Dennoch standen die Dreharbeiten unter keinem guten Stern. Vom Streit über das Drehbuch über Unfälle am Set bis hin zum Vorwurf der Kriegsverherrlichung: Immer wieder stand das Projekt vor dem Abbruch.

Grundlage war ein Roman des damaligen Kriegsberichterstatters Lothar-Günther Buchheim. 1976 hatten die größten Filmstudios Westdeutschlands versucht, aus dem Stoff einen deutsch-amerikanischen Kommerzhit zu machen. Doch Buchheim legt Veto ein: Die Amerikaner hätten die Soldaten zu klischeehaft zeigen wollen. Der deutsche Regisseur Wolfgang Petersen sollte das Ruder übernehmen und „Das Boot“ retten. Das Ziel: ein handwerklich perfekter Blockbuster.
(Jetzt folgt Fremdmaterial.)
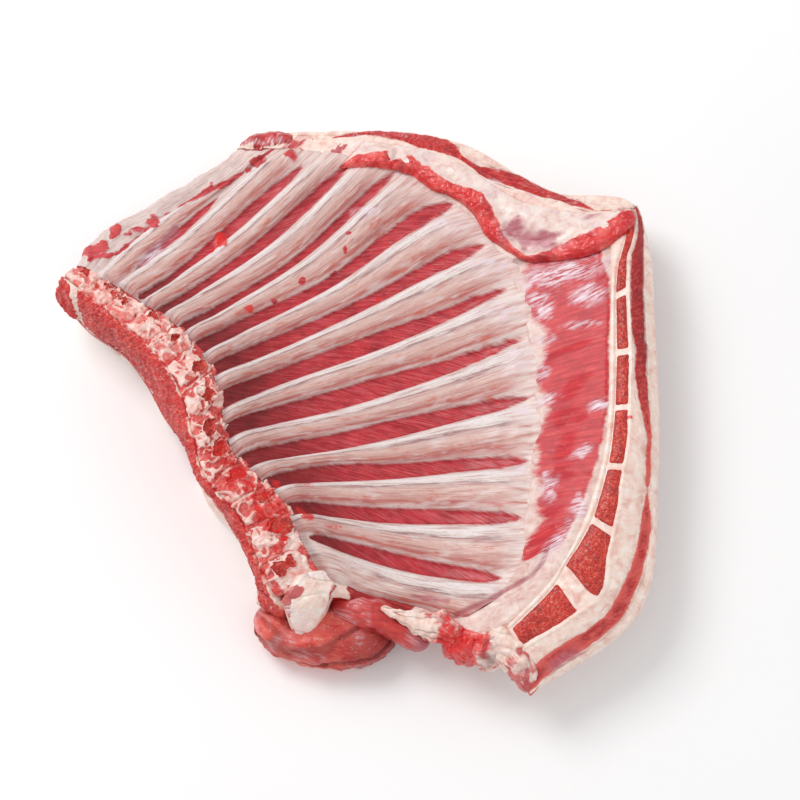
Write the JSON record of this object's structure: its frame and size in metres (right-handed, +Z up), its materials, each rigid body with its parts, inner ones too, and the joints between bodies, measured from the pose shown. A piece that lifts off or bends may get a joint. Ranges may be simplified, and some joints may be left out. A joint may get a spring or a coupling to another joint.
{
  "type": "raw rack of lamb",
  "caption": "Raw side of lamb ribs with the breast on, lying on its skin side with the hollow of the chest facing up.",
  "frame": {"origin": "middle of the foot of the box round the whole part, on the surface it lies on", "axes": "+Z up out of the hollow of the chest; +X from the split spine to the breastbone; +Y from the neck end to the flank"},
  "size_m": [0.412, 0.4152, 0.0765],
  "materials": {
    "fat": "cream raw fat, soft and moist",
    "red_muscle": "raw red muscle, moist",
    "dark_muscle": "dark raw muscle under a thin clear membrane",
    "lining": "coral red muscle sheet with a silvery sheen",
    "cartilage": "white gristle, smooth and moist",
    "rib_bone": "rib under a pale pink membrane, moist",
    "marrow": "sawn spongy bone, red and porous"
  },
  "bodies": {
    "root": {"fat_cover": "fat", "brisket_fat": "fat", "flank_fat": "fat", "neck_fat": "fat", "neck_trim": "fat", "breast_tip_fat": "fat", "loin_muscle": "red_muscle", "breast_muscle": "red_muscle", "diaphragm": "red_muscle", "neck_muscle": "red_muscle", "breast_tip_muscle": "red_muscle", "chest_wall": "dark_muscle", "flank_lobe": "dark_muscle", "neck_wedge_muscle": "dark_muscle", "neck_roll": "dark_muscle", "breast_lining": "lining", "spine_cartilage": "cartilage", "sternum_cartilage": "cartilage", "rib_01": "rib_bone", "rib_02": "rib_bone", "rib_03": "rib_bone", "rib_04": "rib_bone", "rib_05": "rib_bone", "rib_06": "rib_bone", "rib_07": "rib_bone", "rib_08": "rib_bone", "rib_09": "rib_bone", "rib_10": "rib_bone", "rib_11": "rib_bone", "rib_12": "rib_bone", "rib_13": "rib_bone", "vertebra_01": "marrow", "vertebra_02": "marrow", "vertebra_03": "marrow", "vertebra_04": "marrow", "vertebra_05": "marrow", "vertebra_06": "marrow", "vertebra_07": "marrow", "vertebra_08": "marrow", "vertebra_09": "marrow", "vertebra_10": "marrow", "vertebra_11": "marrow", "vertebra_12": "marrow", "vertebra_13": "marrow", "sternebra_1": "marrow", "sternebra_2": "marrow", "sternebra_3": "marrow", "sternebra_4": "marrow", "sternebra_5": "marrow", "sternebra_6": "marrow", "sternebra_7": "marrow"}
  },
  "joints": []
}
„Doch die Handlung ist gar nicht blockbuster-geeignet“, wie es in der Arte-Ankündigung zur Doku heißt: „ein reiner Männerfilm, weder Liebesgeschichte noch Happy End, dafür umso mehr emotional nahbare Nazis. Für die deutsche Presse ein gefundenes Fressen. Als dann bei Dreharbeiten in Frankreich das Kulissen-U-Boot im Meer versinkt, steht die Produktion vor dem Aus.“ Petersen gelang das scheinbar Unmögliche. Er stellte den Film fertig. Doch das Ergebnis wurde in Deutschland kontrovers diskutiert: Entweder wurde der Film als kriegsverherrlichend oder als Schändung der deutschen Marinesoldaten angeprangert. So fungiert dieses Drama auch als Spiegelbild der deutschen Gesellschaft der frühen 1980er. Heute ist es ein Klassiker.